In the whole of Jewish history there has been no more murderous an age, no period more villainous for the Jew, than the Shoah. With so much that is painful to remember—dislocation, despair, death—Tec's memoir is that rare story of one Jewish family's ability to survive intact. Tec (née Bawnik) was eight years old when World War II began with Nazi Germany's invasion of Poland on 1 September 1939. As a child she did not understand her mother's cry, "We are lost, we are lost," which foretold her family's destiny in the coming years. Despite her ignorance and confusion about the situation at hand, she learned enough to remain alive and to be quiet about it. Survival and secrecy became the matrix around which she attempted to recapture her childhood in order to comprehend the character of her being.

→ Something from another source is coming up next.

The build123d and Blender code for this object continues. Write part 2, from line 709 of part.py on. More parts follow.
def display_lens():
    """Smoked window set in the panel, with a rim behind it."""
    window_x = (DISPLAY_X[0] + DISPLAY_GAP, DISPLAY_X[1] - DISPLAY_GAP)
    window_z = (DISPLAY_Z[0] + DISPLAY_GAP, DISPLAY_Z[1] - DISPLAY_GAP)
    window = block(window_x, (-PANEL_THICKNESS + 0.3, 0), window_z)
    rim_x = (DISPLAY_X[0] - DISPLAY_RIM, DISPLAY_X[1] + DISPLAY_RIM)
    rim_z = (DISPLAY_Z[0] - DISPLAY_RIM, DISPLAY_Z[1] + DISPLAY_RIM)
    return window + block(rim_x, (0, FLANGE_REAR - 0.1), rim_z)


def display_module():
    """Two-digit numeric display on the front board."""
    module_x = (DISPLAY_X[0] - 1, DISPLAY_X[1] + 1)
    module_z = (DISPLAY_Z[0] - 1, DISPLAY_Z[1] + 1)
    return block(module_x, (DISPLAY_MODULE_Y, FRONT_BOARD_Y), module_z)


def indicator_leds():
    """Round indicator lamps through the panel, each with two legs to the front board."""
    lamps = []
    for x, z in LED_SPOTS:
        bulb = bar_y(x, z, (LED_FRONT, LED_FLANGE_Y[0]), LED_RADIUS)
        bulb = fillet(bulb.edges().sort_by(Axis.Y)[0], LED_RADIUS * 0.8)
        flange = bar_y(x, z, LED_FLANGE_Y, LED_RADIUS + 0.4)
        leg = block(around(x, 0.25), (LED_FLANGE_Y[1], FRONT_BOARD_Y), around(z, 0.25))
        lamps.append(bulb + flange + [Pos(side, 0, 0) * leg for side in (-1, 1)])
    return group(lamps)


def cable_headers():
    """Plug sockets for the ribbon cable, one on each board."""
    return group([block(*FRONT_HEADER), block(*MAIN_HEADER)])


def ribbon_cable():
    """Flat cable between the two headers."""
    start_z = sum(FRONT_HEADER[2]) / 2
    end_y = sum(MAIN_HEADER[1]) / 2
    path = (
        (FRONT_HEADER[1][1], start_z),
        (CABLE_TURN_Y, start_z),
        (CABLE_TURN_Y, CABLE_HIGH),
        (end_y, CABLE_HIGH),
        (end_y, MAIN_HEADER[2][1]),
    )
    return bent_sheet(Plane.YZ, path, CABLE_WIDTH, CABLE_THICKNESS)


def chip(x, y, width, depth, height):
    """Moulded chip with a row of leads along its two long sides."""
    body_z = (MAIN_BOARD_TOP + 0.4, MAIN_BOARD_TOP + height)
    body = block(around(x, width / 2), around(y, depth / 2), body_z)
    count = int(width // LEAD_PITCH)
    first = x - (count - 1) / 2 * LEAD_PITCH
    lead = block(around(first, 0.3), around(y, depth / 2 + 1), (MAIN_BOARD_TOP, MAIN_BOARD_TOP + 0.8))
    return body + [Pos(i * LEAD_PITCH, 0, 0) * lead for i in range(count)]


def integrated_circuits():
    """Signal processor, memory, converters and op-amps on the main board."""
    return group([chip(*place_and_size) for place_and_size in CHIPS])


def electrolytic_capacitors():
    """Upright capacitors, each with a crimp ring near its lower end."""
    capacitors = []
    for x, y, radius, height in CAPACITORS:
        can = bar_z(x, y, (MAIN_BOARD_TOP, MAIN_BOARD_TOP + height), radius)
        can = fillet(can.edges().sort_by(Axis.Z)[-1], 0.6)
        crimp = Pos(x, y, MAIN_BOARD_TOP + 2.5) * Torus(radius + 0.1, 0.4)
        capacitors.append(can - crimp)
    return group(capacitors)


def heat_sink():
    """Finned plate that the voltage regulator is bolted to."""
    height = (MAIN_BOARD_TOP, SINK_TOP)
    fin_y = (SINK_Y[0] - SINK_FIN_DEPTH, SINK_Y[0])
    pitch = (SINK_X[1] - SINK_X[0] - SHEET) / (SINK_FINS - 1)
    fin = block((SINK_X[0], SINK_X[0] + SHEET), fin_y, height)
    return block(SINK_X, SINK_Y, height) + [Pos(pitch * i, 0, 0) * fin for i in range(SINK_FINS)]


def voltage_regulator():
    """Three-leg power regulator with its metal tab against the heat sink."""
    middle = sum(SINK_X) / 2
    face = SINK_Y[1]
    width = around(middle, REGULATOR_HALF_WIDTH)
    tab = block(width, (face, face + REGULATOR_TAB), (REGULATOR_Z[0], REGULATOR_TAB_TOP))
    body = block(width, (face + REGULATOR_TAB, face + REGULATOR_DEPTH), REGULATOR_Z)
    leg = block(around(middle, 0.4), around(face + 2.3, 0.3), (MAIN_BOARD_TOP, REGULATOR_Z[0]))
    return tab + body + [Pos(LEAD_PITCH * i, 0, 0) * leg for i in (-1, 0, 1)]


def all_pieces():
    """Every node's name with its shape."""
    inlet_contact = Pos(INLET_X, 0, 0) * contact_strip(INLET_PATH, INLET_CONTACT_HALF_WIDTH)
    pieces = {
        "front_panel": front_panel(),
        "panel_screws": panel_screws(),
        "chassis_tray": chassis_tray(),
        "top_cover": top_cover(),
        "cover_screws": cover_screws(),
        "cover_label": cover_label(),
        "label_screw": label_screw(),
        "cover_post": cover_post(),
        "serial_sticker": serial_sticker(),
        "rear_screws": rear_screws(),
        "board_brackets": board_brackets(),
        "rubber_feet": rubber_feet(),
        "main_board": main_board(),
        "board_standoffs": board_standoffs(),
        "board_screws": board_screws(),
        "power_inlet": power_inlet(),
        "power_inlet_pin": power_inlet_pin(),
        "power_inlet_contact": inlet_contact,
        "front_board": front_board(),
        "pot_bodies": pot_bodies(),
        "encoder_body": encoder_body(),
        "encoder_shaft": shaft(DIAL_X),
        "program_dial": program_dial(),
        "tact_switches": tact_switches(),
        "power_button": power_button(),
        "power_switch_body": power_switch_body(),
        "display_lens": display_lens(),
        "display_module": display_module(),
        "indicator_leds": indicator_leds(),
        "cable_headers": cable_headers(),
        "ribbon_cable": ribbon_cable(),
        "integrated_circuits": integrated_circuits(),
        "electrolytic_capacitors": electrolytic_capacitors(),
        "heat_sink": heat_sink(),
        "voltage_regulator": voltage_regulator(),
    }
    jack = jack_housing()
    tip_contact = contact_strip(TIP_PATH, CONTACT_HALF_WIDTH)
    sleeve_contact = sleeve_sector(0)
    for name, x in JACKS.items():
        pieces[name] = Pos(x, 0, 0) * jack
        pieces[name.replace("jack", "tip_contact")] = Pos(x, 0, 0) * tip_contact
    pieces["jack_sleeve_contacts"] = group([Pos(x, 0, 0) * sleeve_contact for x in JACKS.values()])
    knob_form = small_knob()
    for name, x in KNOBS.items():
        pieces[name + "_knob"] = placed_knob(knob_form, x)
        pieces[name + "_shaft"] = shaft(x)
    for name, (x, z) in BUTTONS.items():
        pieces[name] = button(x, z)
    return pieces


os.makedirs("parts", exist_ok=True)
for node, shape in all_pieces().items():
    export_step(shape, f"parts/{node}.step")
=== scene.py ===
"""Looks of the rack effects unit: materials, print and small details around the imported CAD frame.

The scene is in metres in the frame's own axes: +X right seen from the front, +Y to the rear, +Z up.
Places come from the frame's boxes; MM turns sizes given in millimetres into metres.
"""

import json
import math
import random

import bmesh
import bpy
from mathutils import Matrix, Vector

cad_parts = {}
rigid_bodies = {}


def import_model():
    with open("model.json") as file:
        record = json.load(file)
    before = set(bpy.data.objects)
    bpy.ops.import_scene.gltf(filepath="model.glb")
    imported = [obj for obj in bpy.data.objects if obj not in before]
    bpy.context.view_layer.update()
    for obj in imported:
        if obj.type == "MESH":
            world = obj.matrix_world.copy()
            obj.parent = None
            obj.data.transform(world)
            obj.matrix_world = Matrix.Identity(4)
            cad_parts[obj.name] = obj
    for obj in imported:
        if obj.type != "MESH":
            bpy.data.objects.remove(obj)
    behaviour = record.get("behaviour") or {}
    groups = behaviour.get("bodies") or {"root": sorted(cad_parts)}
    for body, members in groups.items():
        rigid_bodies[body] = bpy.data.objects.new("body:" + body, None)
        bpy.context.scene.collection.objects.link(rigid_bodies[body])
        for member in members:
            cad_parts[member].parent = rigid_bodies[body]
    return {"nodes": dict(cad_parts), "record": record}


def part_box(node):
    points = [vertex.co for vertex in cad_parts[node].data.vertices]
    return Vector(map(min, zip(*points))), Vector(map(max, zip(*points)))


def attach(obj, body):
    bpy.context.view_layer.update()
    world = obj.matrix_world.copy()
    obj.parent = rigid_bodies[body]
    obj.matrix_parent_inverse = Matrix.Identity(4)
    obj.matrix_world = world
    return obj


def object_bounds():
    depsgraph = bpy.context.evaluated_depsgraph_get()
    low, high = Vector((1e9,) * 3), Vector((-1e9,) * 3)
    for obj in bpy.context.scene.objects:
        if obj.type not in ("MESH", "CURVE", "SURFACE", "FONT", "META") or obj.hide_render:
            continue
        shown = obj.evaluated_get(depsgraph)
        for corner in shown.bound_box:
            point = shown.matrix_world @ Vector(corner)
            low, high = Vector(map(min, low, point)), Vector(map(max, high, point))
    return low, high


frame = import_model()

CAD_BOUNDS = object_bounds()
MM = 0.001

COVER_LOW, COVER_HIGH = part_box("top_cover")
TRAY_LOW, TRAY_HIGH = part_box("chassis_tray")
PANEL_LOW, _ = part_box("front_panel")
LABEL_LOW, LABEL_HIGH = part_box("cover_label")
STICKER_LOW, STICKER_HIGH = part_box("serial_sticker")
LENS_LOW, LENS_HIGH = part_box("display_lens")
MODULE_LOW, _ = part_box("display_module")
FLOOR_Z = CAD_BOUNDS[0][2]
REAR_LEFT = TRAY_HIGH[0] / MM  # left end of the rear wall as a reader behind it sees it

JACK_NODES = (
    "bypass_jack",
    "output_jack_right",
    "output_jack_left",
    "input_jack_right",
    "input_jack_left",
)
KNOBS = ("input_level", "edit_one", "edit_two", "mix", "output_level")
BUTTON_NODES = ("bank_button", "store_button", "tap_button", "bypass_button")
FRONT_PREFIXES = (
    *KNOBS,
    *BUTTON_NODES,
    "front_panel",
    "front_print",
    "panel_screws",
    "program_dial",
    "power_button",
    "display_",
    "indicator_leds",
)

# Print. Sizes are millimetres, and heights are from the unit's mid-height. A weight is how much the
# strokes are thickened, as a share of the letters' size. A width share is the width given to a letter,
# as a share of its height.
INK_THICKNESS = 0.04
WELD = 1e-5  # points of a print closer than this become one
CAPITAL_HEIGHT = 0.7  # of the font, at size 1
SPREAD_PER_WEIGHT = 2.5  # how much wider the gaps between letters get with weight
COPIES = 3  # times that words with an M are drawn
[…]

Tec's coming-of-age story details the perils involved in Jews passing as Christians among anti-Semitic people who sheltered them, loved them, lived off them, and despised them. Typical is the family Homar, of Kielce, who sheltered the Bawniks during the war. Tec wrote: "All the Homars made me feel welcome. They were so warm and friendly that I was hurt when I discovered that they were anti-Semitic, and totally uninhibited about being so. Unabashed by my presence, they would talk disparagingly about Jews, and even scold me half jokingly: 'Don't be a nosy Jew,' 'Don't be clumsy like a Jew.' I said nothing, but my face must have registered some surprise or opposition or both, because they would then add, 'You know that you are not a real Jew. You are not really Jewish."' Ironically, the truth behind their mean-spirited remarks is vouched for by Tec herself: "Early in life I became aware of my 'non-Jewish' appearance. Blond and blue-eyed, I had what was considered to be a 'typically Polish' look." This look enabled Tec to pass as a Gentile and sell rolls on the black market to help sustain her family in hiding.

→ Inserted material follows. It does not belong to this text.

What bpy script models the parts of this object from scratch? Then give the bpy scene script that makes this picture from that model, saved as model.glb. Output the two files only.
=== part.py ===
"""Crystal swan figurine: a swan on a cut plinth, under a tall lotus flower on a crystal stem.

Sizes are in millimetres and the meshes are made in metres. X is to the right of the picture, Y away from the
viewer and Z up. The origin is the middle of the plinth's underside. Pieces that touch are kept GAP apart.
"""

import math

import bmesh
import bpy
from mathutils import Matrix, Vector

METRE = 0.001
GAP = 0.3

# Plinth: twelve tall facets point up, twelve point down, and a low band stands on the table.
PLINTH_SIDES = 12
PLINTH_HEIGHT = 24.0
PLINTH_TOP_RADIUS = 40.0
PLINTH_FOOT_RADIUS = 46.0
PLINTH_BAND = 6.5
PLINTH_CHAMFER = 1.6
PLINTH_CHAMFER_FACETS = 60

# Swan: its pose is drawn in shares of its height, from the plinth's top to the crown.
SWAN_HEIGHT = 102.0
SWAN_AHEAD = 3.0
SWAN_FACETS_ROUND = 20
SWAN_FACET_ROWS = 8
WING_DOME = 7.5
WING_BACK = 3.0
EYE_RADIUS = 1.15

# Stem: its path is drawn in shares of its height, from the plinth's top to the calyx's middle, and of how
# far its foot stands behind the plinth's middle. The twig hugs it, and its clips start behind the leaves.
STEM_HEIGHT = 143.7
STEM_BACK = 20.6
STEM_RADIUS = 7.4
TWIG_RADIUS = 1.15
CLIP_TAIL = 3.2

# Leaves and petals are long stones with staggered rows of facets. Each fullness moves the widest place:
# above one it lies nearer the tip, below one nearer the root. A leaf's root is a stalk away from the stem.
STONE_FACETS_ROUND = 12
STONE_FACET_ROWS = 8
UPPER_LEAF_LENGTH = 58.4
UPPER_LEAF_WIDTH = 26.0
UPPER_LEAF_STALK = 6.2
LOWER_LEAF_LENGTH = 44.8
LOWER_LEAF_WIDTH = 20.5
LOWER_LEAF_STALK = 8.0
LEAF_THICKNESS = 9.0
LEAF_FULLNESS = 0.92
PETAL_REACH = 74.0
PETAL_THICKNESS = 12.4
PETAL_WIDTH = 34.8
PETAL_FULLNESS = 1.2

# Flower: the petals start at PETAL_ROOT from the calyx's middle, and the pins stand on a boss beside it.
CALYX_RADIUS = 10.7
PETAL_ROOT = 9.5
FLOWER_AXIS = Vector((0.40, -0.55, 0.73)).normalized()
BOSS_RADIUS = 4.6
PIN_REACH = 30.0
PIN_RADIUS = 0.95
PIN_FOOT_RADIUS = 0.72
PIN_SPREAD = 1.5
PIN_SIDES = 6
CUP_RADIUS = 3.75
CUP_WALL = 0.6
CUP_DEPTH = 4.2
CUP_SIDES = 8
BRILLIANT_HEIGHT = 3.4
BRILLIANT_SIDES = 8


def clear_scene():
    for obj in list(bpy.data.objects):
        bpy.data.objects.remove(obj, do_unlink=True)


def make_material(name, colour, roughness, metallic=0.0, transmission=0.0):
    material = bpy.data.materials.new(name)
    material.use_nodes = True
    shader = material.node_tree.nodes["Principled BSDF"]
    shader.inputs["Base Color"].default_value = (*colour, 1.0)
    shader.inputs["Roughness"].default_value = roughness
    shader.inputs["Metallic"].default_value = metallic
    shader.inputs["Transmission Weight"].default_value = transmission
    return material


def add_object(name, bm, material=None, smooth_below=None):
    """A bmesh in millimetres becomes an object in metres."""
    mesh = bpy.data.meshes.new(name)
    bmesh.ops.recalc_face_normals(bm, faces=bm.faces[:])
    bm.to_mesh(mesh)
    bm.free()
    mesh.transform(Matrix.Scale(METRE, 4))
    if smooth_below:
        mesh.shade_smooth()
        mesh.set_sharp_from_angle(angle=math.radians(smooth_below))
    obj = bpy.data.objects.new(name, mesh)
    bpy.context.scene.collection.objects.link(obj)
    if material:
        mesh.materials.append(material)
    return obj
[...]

Collectively, events remembered in this book may well resemble those found in other memoirs in form but not necessarily in content. What is unusual is the dilemma of a young girl who became a Pole and a Catholic on the outside, thereby separating herself from her real self and from her family, religion, and ethnicity. Seemingly, by giving up her Jewish identity—born Helen Bawnik, she became Pelagia Pawlowska and later Christina Bloch—and embracing silence, she found solace "inside a church [where] I felt neither a Christian nor a Jew, but only a human being, who had a terrible need to confide in someone. In the stillness I could whisper my secrets without fear, and whether it was a Christian God or a Jewish God who listened to me did not matter. What mattered was that I had someone to confide in, and that he was listening." Though Tec emerged from the war with a personal vow to "never again pretend to be someone else," her conflicted identity continued to prevail. Her need to heal is the raison d'être of Dry Tears. For the most part she succeeded in overcoming her bifurcate identity.